Validation of selected genes using the TRANSBIG study indicated that though our gene subset performed relatively well for predicting disease mortality (median C-index of 0.61, Figure 7), the performance for disease recurrence was somewhat disappointing (median C-index of 0.56). Predictions on disease mortality did, however, compare favorably to those based on clinical data and those based on the previously published Veridex signature. It should be noted that there was considerable heterogeneity in the fitted Beta coefficients between the TRANSBIG study and our investigation, indicating that models fitted to one data set cannot be directly used to make predictions in the other data set. This can be attributed to a variety of reasons, including patient genetic and physiological heterogeneity, differences in sample processing and tissue collection, differences between qRT-PCR and microarray expression measurements, and the fact that the TRANSBIG study consisted solely of node negative patients (though, no significant interaction was found between nodal status and the genes in our novel gene signature). In light of this, the gene expression models derived in our investigation warrant further examination, validation, and possible refinement in a clinical trial setting in order to be adopted as routine clinical tests.

Conclusions

Our goal is to identify small, clinically-relevant gene subsets to develop gene expression-based tests and gain insight into the interrelationships between these genes and clinical outcome. Based on published reports describing statistical and apparent clinical significance of various large molecular signatures of breast cancer, mRNA levels of each of 32 gene candidates were evaluated by qPCR in 225 breast carcinoma specimens. Over-expression of ten genes (RABEP1, PGR, NAT1, PTP4A2, SLC39A6, ESR1, EVL, TBC1D9, FUT8 and SCUBE2) was associated with reduced time to disease-related mortality, while four genes (RABEP1, PGR, SLC39A6 and FUT8) were associated with reduced recurrence times.

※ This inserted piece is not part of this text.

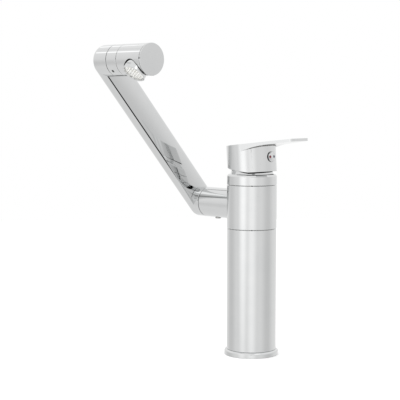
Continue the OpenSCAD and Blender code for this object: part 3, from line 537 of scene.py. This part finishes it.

Multivariable analyses using the LASSO revealed that expression of PGR, ESR1, NAT1, GABRP, TBC1D9, SLC39A6 and LRBA of the 32 gene candidates was collectively the most important predictors for both breast cancer mortality and recurrence. Molecular signatures consisting of either five genes (PGR, GABRP, TBC1D9, SLC39A6 and LRBA) for predicting disease mortality or six genes (PGR, ESR1, GABRP, TBC1D9, SLC39A6 and LRBA) for predicting disease recurrence were identified. When taken alone, gene signatures were as effective in predicting recurrence/mortality as standard clinical parameters. However, combining the gene signature and clinical information resulted in an improvement for predicting disease recurrence relative to that derived from clinical information alone. Results from this investigation advanced the findings derived from our earlier studies [13, 15, 61, 62], as well as those of other investigators [512, 14] exploring breast cancer gene expression profiles. Importantly, our results identified small, biologically significant and clinically relevant gene sets in breast cancer biopsies, which predict risk of recurrence and overall survival of breast cancer patients. These molecular signatures have been sufficiently evaluated to warrant examination in a larger independent patient population (a validation cohort) such as a cooperative clinical trial, e.g., NSABP or SWOG, to verify significance for development of a routine clinical test to assess risk of breast cancer recurrence and overall survival. Prediction of the clinical outcome at the time of surgical removal of the primary lesion will facilitate improved treatment planning and disease surveillance thus enhancing individualized patient care.